| EXERCISE TASK |
Write out the listing below again, precisely as it is given.

+++ INFORMATION PROVIDED

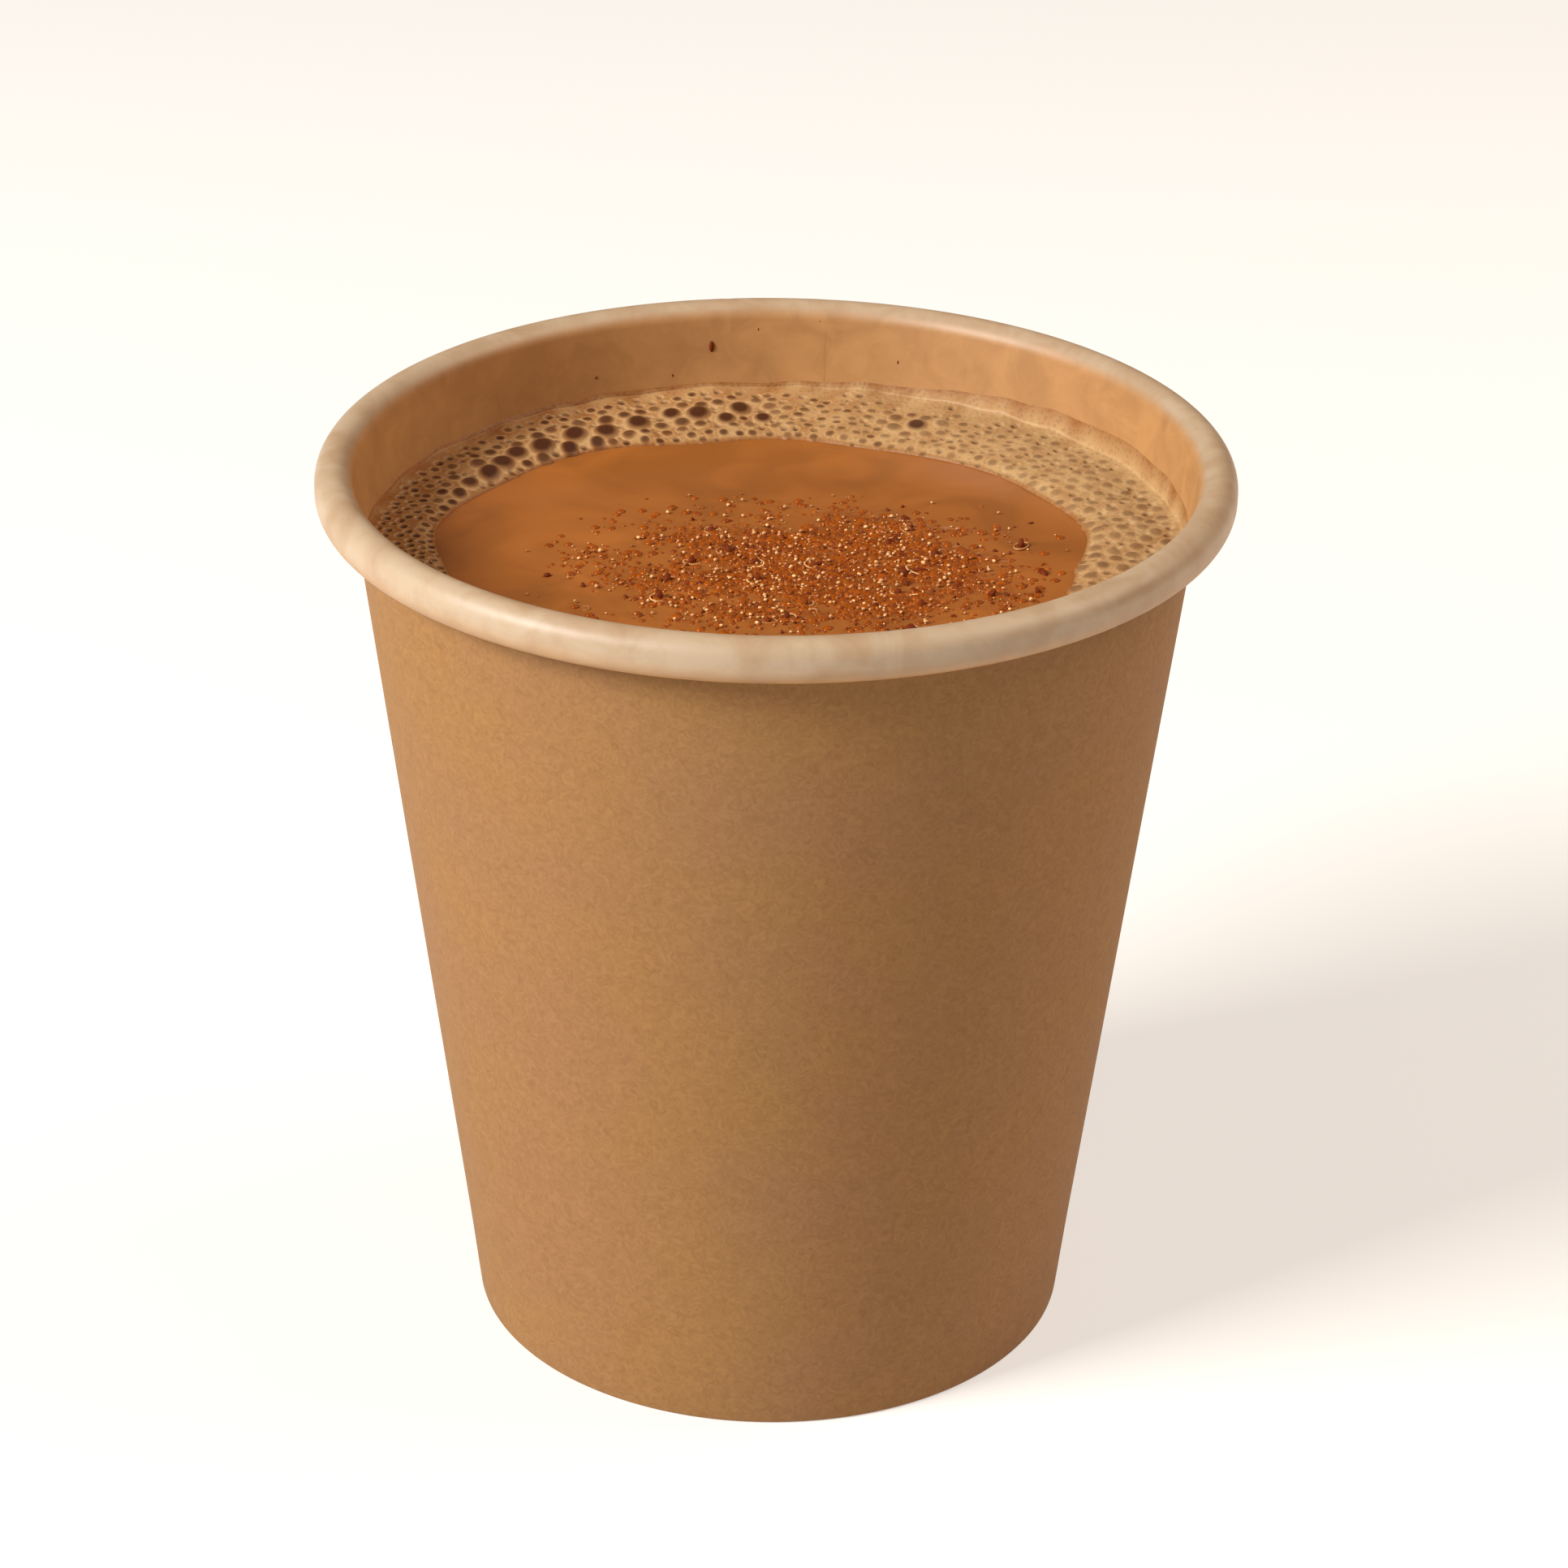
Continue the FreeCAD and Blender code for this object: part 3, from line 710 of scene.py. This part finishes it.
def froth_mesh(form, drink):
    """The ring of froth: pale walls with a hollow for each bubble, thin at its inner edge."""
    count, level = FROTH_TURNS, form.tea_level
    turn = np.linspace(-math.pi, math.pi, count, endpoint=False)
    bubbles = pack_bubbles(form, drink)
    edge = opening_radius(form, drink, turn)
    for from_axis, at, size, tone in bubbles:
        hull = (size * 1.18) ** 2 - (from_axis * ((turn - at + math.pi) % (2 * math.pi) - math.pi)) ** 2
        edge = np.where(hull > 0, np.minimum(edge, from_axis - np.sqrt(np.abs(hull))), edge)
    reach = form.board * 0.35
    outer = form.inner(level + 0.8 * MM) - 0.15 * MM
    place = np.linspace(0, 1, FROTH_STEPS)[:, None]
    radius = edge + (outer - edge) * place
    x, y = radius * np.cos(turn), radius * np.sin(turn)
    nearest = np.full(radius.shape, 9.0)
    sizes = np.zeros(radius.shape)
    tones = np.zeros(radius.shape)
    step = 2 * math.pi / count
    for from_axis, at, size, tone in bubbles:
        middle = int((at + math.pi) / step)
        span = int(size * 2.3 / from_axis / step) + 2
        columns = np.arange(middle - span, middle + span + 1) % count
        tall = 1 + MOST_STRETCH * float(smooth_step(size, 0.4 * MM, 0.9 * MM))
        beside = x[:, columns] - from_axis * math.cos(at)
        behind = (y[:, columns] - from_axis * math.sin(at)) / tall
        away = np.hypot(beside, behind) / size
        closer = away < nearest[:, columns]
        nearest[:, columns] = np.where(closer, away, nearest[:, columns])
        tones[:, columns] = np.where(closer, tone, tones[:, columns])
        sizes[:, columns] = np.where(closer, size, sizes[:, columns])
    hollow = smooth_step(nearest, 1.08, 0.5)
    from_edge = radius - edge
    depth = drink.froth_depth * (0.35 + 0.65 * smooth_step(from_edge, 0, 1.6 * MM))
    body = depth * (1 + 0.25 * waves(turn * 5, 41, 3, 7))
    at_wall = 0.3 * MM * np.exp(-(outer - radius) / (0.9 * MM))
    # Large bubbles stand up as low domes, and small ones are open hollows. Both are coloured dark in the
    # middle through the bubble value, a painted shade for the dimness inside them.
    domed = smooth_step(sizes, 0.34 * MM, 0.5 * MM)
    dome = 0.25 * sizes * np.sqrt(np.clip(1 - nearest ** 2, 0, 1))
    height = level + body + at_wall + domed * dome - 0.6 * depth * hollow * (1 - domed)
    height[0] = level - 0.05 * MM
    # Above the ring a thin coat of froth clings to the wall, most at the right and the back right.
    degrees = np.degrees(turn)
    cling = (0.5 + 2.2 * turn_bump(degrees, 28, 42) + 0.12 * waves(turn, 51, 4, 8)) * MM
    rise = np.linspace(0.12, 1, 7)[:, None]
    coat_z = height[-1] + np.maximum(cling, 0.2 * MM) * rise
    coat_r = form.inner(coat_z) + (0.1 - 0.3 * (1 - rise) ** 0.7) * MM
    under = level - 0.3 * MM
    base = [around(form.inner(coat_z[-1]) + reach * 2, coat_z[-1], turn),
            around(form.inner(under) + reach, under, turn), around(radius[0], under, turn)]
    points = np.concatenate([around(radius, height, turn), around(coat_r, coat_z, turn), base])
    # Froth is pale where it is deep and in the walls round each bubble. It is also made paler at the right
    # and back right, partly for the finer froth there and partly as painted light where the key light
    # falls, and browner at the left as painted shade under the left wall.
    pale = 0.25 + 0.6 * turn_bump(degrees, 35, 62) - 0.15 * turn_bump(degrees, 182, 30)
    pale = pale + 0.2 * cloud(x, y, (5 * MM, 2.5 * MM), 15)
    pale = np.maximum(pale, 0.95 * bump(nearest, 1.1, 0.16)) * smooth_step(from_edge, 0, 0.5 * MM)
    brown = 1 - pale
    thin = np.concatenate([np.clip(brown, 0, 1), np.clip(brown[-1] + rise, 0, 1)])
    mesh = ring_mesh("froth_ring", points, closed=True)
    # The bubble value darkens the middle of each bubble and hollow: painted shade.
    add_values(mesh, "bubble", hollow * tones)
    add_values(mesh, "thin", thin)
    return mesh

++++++

| WRITTEN ANSWER |
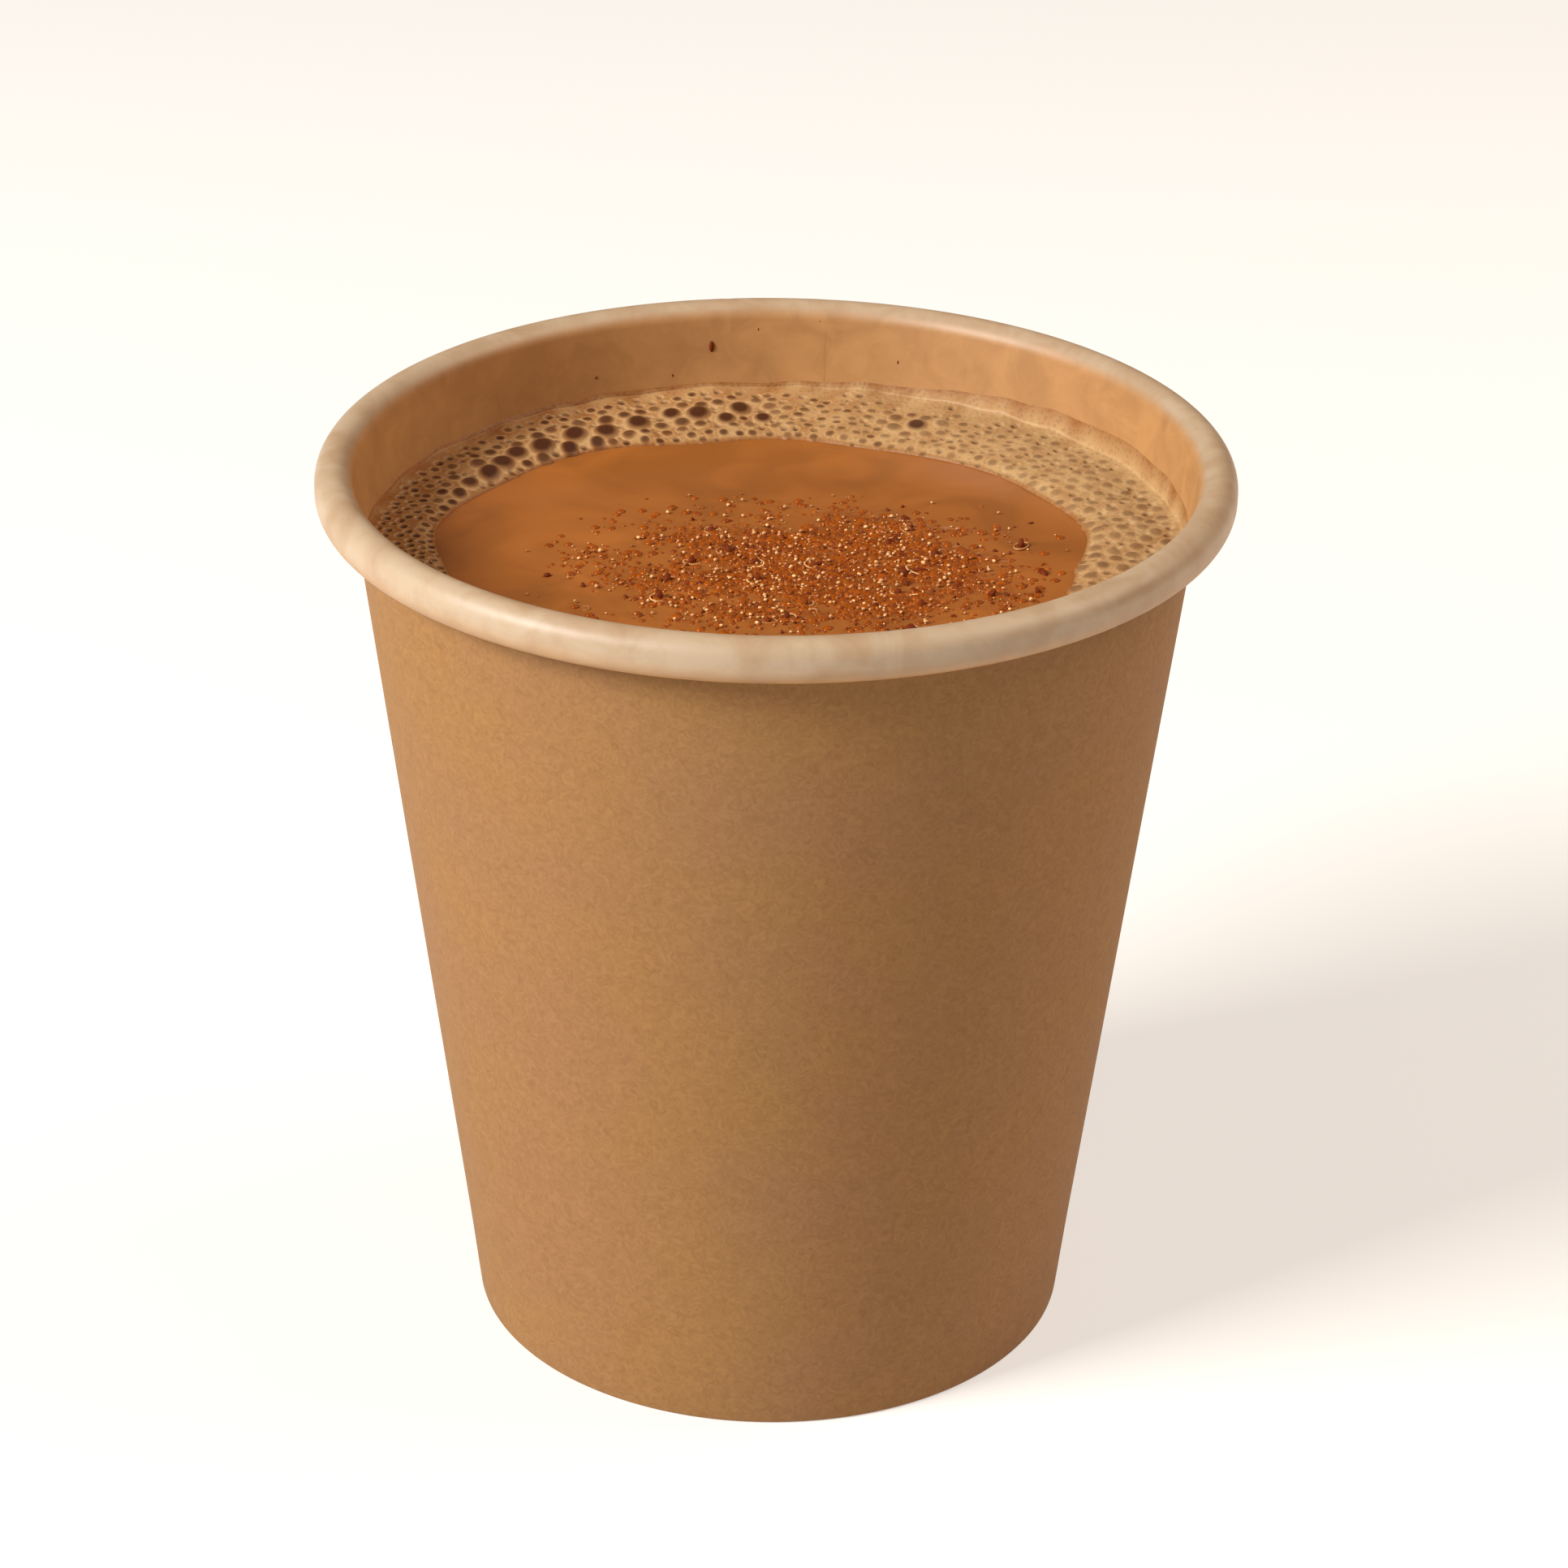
Continue the FreeCAD and Blender code for this object: part 3, from line 710 of scene.py. This part finishes it.
def froth_mesh(form, drink):
    """The ring of froth: pale walls with a hollow for each bubble, thin at its inner edge."""
    count, level = FROTH_TURNS, form.tea_level
    turn = np.linspace(-math.pi, math.pi, count, endpoint=False)
    bubbles = pack_bubbles(form, drink)
    edge = opening_radius(form, drink, turn)
    for from_axis, at, size, tone in bubbles:
        hull = (size * 1.18) ** 2 - (from_axis * ((turn - at + math.pi) % (2 * math.pi) - math.pi)) ** 2
        edge = np.where(hull > 0, np.minimum(edge, from_axis - np.sqrt(np.abs(hull))), edge)
    reach = form.board * 0.35
    outer = form.inner(level + 0.8 * MM) - 0.15 * MM
    place = np.linspace(0, 1, FROTH_STEPS)[:, None]
    radius = edge + (outer - edge) * place
    x, y = radius * np.cos(turn), radius * np.sin(turn)
    nearest = np.full(radius.shape, 9.0)
    sizes = np.zeros(radius.shape)
    tones = np.zeros(radius.shape)
    step = 2 * math.pi / count
    for from_axis, at, size, tone in bubbles:
        middle = int((at + math.pi) / step)
        span = int(size * 2.3 / from_axis / step) + 2
        columns = np.arange(middle - span, middle + span + 1) % count
        tall = 1 + MOST_STRETCH * float(smooth_step(size, 0.4 * MM, 0.9 * MM))
        beside = x[:, columns] - from_axis * math.cos(at)
        behind = (y[:, columns] - from_axis * math.sin(at)) / tall
        away = np.hypot(beside, behind) / size
        closer = away < nearest[:, columns]
        nearest[:, columns] = np.where(closer, away, nearest[:, columns])
        tones[:, columns] = np.where(closer, tone, tones[:, columns])
        sizes[:, columns] = np.where(closer, size, sizes[:, columns])
    hollow = smooth_step(nearest, 1.08, 0.5)
    from_edge = radius - edge
    depth = drink.froth_depth * (0.35 + 0.65 * smooth_step(from_edge, 0, 1.6 * MM))
    body = depth * (1 + 0.25 * waves(turn * 5, 41, 3, 7))
    at_wall = 0.3 * MM * np.exp(-(outer - radius) / (0.9 * MM))
    # Large bubbles stand up as low domes, and small ones are open hollows. Both are coloured dark in the
    # middle through the bubble value, a painted shade for the dimness inside them.
    domed = smooth_step(sizes, 0.34 * MM, 0.5 * MM)
    dome = 0.25 * sizes * np.sqrt(np.clip(1 - nearest ** 2, 0, 1))
    height = level + body + at_wall + domed * dome - 0.6 * depth * hollow * (1 - domed)
    height[0] = level - 0.05 * MM
    # Above the ring a thin coat of froth clings to the wall, most at the right and the back right.
    degrees = np.degrees(turn)
    cling = (0.5 + 2.2 * turn_bump(degrees, 28, 42) + 0.12 * waves(turn, 51, 4, 8)) * MM
    rise = np.linspace(0.12, 1, 7)[:, None]
    coat_z = height[-1] + np.maximum(cling, 0.2 * MM) * rise
    coat_r = form.inner(coat_z) + (0.1 - 0.3 * (1 - rise) ** 0.7) * MM
    under = level - 0.3 * MM
    base = [around(form.inner(coat_z[-1]) + reach * 2, coat_z[-1], turn),
            around(form.inner(under) + reach, under, turn), around(radius[0], under, turn)]
    points = np.concatenate([around(radius, height, turn), around(coat_r, coat_z, turn), base])
    # Froth is pale where it is deep and in the walls round each bubble. It is also made paler at the right
    # and back right, partly for the finer froth there and partly as painted light where the key light
    # falls, and browner at the left as painted shade under the left wall.
    pale = 0.25 + 0.6 * turn_bump(degrees, 35, 62) - 0.15 * turn_bump(degrees, 182, 30)
    pale = pale + 0.2 * cloud(x, y, (5 * MM, 2.5 * MM), 15)
    pale = np.maximum(pale, 0.95 * bump(nearest, 1.1, 0.16)) * smooth_step(from_edge, 0, 0.5 * MM)
    brown = 1 - pale
    thin = np.concatenate([np.clip(brown, 0, 1), np.clip(brown[-1] + rise, 0, 1)])
    mesh = ring_mesh("froth_ring", points, closed=True)
    # The bubble value darkens the middle of each bubble and hollow: painted shade.
    add_values(mesh, "bubble", hollow * tones)
    add_values(mesh, "thin", thin)
    return mesh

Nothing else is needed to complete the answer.